It was thus said that the Great Fred Cisin once stated:
I need to make some decisions about some of the content.
Should I include discussion of the .Net IL assembler?
How much on other kinds of processors? (RISC)
How much time should I spend on interrupt handlers, v
file handling?
How much time should I spend on coupling assembly language
subroutines with high level languages?
How much on using assembly language knowledge to debug
high level language problems?
Should I get into writing assembly language stuff that
runs as real Windoze applications, or stick to DOS based stuff?
How much time do you have? From my experience (not in teaching, but in
sitting in several Assembly classes from college) that not many students
"get" it. Perhaps part of that is due to the insturctor (in my case,
spending almost a month covering DEBUG along with simple 8088 instructions)

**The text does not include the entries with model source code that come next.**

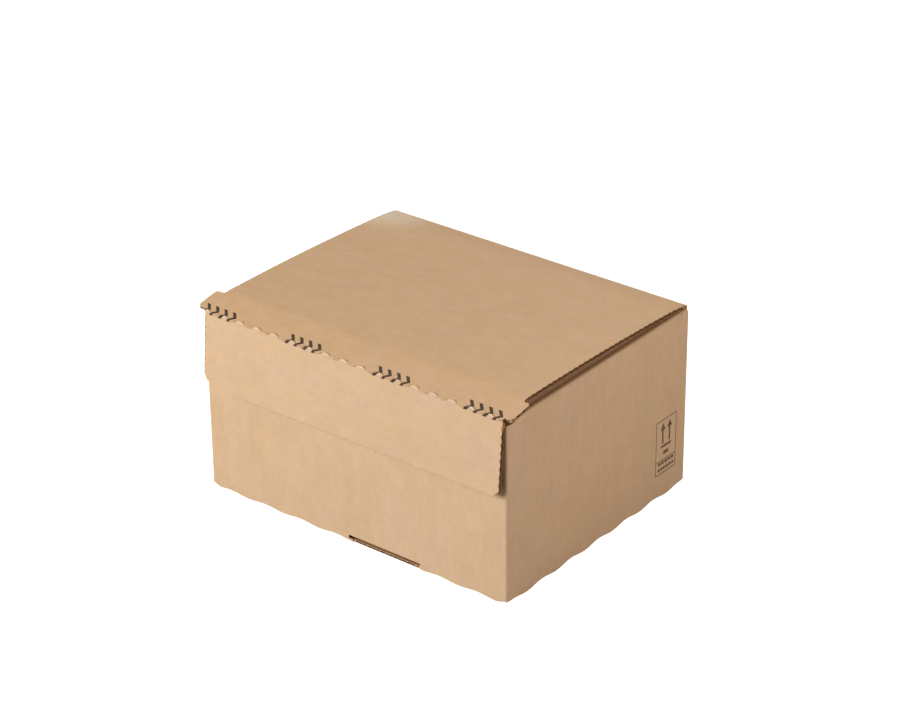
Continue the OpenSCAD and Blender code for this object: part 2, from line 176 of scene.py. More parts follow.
# Printed ink sinks into the kraft sheet, so it lies unevenly and is thinner here and there.
printed_ink, given, made = new_effect("printed_ink", {
    "Position": ("NodeSocketVector", None),
    "Sheet": ("NodeSocketColor", (0.6, 0.4, 0.24, 1)),
    "Ink": ("NodeSocketColor", (0.03, 0.02, 0.015, 1)),
    "Mask": ("NodeSocketFloat", 0.0),
}, {"Color": "NodeSocketColor"})
ink_grain = noise(printed_ink, given["Position"], scale=1300, detail=2)
ink_cover = ramp(printed_ink, ink_grain, 0.3, 0.7, 0.86, 1.0)
ink_share = work_out(printed_ink, "MULTIPLY", given["Mask"], ink_cover)
printed_ink.links.new(mix_colours(printed_ink, ink_share, given["Sheet"], given["Ink"]), made["Color"])

# Raw cut ends of the board are darker and more uneven in tone than its liners. The same mix also lays
# painted shade and painted shadow: in flute cells, in the lock slot and under the lid's side edges.
cut_edge_and_shade, given, made = new_effect("cut_edge_and_shade", {
    "Position": ("NodeSocketVector", None),
    "Sheet": ("NodeSocketColor", (0.6, 0.4, 0.24, 1)),
    "Cut and shade": ("NodeSocketColor", (0.3, 0.2, 0.1, 1)),
    "Mask": ("NodeSocketFloat", 0.0),
}, {"Color": "NodeSocketColor"})
unevenness = noise(cut_edge_and_shade, given["Position"], scale=800, detail=3)
laid_tone = lay_node(cut_edge_and_shade, "ShaderNodeHueSaturation", {
    "Color": given["Cut and shade"], "Value": ramp(cut_edge_and_shade, unevenness, 0.3, 0.7, 0.75, 1.25),
}).outputs[0]
cut_edge_and_shade.links.new(mix_colours(cut_edge_and_shade, given["Mask"], given["Sheet"], laid_tone), made["Color"])


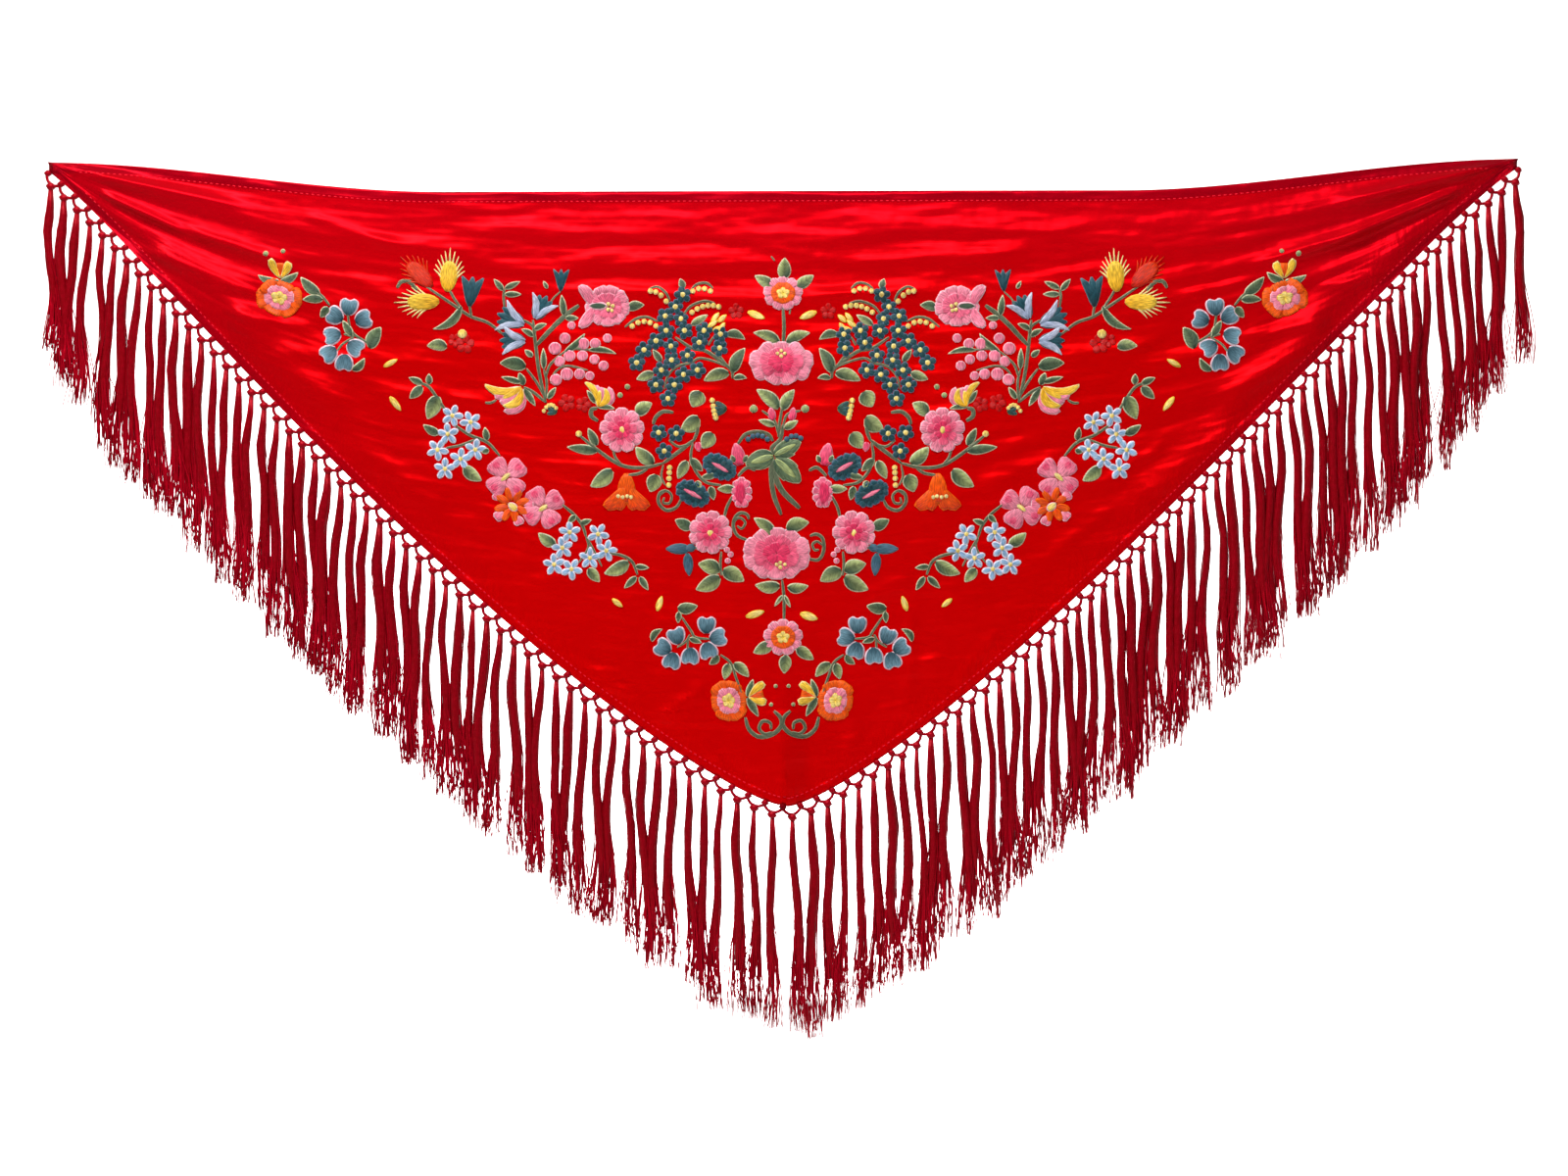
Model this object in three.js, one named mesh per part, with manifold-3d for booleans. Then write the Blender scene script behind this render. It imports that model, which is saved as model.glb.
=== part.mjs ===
// A flamenco shawl: a triangle of red satin with turned hems on its three edges and a hand-knotted
// fringe on the two short ones. It hangs spread out from its two upper corners. Millimetres. X runs
// from the left held corner, the origin, to the right one, +Z is up, and the embroidered face looks
// towards -Y.
import * as THREE from "three";
import Module from "manifold-3d";

// Driving dimensions of the cloth as it hangs.
const SPAN = 1600; // between the two held corners
const RIGHT_CORNER_RISE = 4; // the right corner is held this much higher
const TIP_DROP = 699; // from the left corner down to the lower tip
const TOP_SAG = 33; // of the top edge in its middle
const TOP_SAG_RUN = 430; // the sag is complete this far from a corner
const PINCH = { height: 10, sharpness: 20 }; // gathered cloth at a held corner, thinning away from it
const CLOTH_THICKNESS = 1.5;
const SEAM_GAP = 0.3; // between pieces that touch on the real shawl

// Each short edge is a straight line from corner to tip that bellies out by bulge. With s the share
// of the way down, the belly is proportional to s ^ rise * (1 - s) ^ fall. cells counts the cells of
// its knotted heading, with one strand of the fringe under each, fringeLength long.
const SIDES = {
  left: { bulge: 65, rise: 1.2, fall: 0.8, cells: 54, fringeLength: 230 },
  right: { bulge: 56, rise: 1.5, fall: 0.7, cells: 56, fringeLength: 240 },
};

// Folds that run from one held corner to the other as nested swags: how far each lies below the top
// edge in the middle, the distance from a corner over which it gets there, how far it stands out
// near the left corner, near the right one and in the middle, and half its width.
const SWAGS = [
  { drop: 42, reach: 150, left: 5, right: 6, middle: 1.5, width: 13 },
  { drop: 78, reach: 250, left: 8, right: 8, middle: 2.5, width: 13 },
  { drop: 116, reach: 200, left: 9, right: 10, middle: 2, width: 14 },
  { drop: 152, reach: 165, left: 9, right: 7, middle: 1.5, width: 15 },
  { drop: 194, reach: 122, left: 7, right: 6, middle: 2, width: 18 },
  { drop: 250, reach: 150, left: 5, right: 6, middle: 1.5, width: 23 },
  { drop: 325, reach: 172, left: 3, right: 4, middle: 2, width: 30 },
];
const SWAG_ONSET = 70; // folds gain their full depth and width over this distance from a corner
const SWAG_SIDE_END = 560; // beyond this distance from a corner they have their middle depth
const PINCH_SHARE = 0.12; // of a fold's depth and width that is left at the very corner

// Soft bellies of the hanging cloth: where across from the middle and how far down, half the size
// each way, and how far it stands out, or in where that is negative.
const BELLIES = [
  { across: 0, down: 330, halfWide: 420, halfHigh: 230, out: 14 },
  { across: -95, down: 600, halfWide: 90, halfHigh: 130, out: 7 },
  { across: 110, down: 590, halfWide: 80, halfHigh: 130, out: -6 },
  { across: -330, down: 330, halfWide: 120, halfHigh: 120, out: -6 },
  { across: 350, down: 300, halfWide: 120, halfHigh: 110, out: -7 },
];
const PRESS_CREASE = { top: 500, out: 7, halfWidth: 58 }; // ironed into the cloth up from its tip

// Turned hems, on the back: how wide, how thick, and at which column from a corner they begin.
const HEM = { top: 11, side: 12, thickness: 1, firstColumn: 3, mostOfHeight: 0.3 };

// The panel's columns, from a corner to the tip, stand at these borders between fringe cells. Its
// edge is straight in between, so that the fringe can follow it closely.
const COLUMNS = {
  left: [0, 1, 2, 3, 5, 7, 9, 12, 15, 18, 21, 24, 27, 30, 33, 36, 39, 42, 45, 48, 50, 52, 53, 54],
  right: [0, 1, 2, 3, 5, 7, 9, 12, 15, 18, 21, 24, 27, 30, 33, 36, 39, 42, 45, 48, 51, 54, 55, 56],
};
const LOWER_ROWS = 5; // rows of the panel below its lowest swag
const LEAST_ROW_STEP = 0.015; // of the room between the hems, where rows crowd near a corner
const EDGE_STEPS = 1600; // samples of half the lower edge, from which the cell borders are found

// One cell of the knotted heading has eight points of its own and shares two with the next. As
// distances outward from the hem: the bar along the hem is SEAM_GAP to bar, and the open cell hangs
// between two stubs that part into legs.
const POINTS_PER_CELL = 8;
const NET = { thickness: 1.6, bar: 1.9, halfStub: 1.2, shoulder: 3.4, crotch: 5.2, eye: 9.2, point: 11.4 };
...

and perhaps part of that is the strangeness of the language (compared to
higher level languages).
Several of your suggestions could be lumped into a single heading:
calling other APIs. File handling? Calling Windows APIs? Similar stuff
really, just sticking the data in the appropriate place, and transfering
control to the appropriate routine (CALL, INT, SYSCALL, etc).
On making a real Windows application, most of the code will be:
push 0
push SOMECRYPTICVALUE
lea eax,[ebp + localvar]
push eax
lea eax,[ebx + structoffset]
push eax
push SOMEVALUE
push YETANOTHERVALUE
push ebx
mov eax,[ebp + localvar]
mov eax,[eax + structoffset]
push eax
call _Win32DoSomeThingMystic
Just to make a single API call. DOS would be eaiser to program, but
really, how much modern DOS development is being done nowadays? Interrupt
handling is interesting, but again, how much time do you have?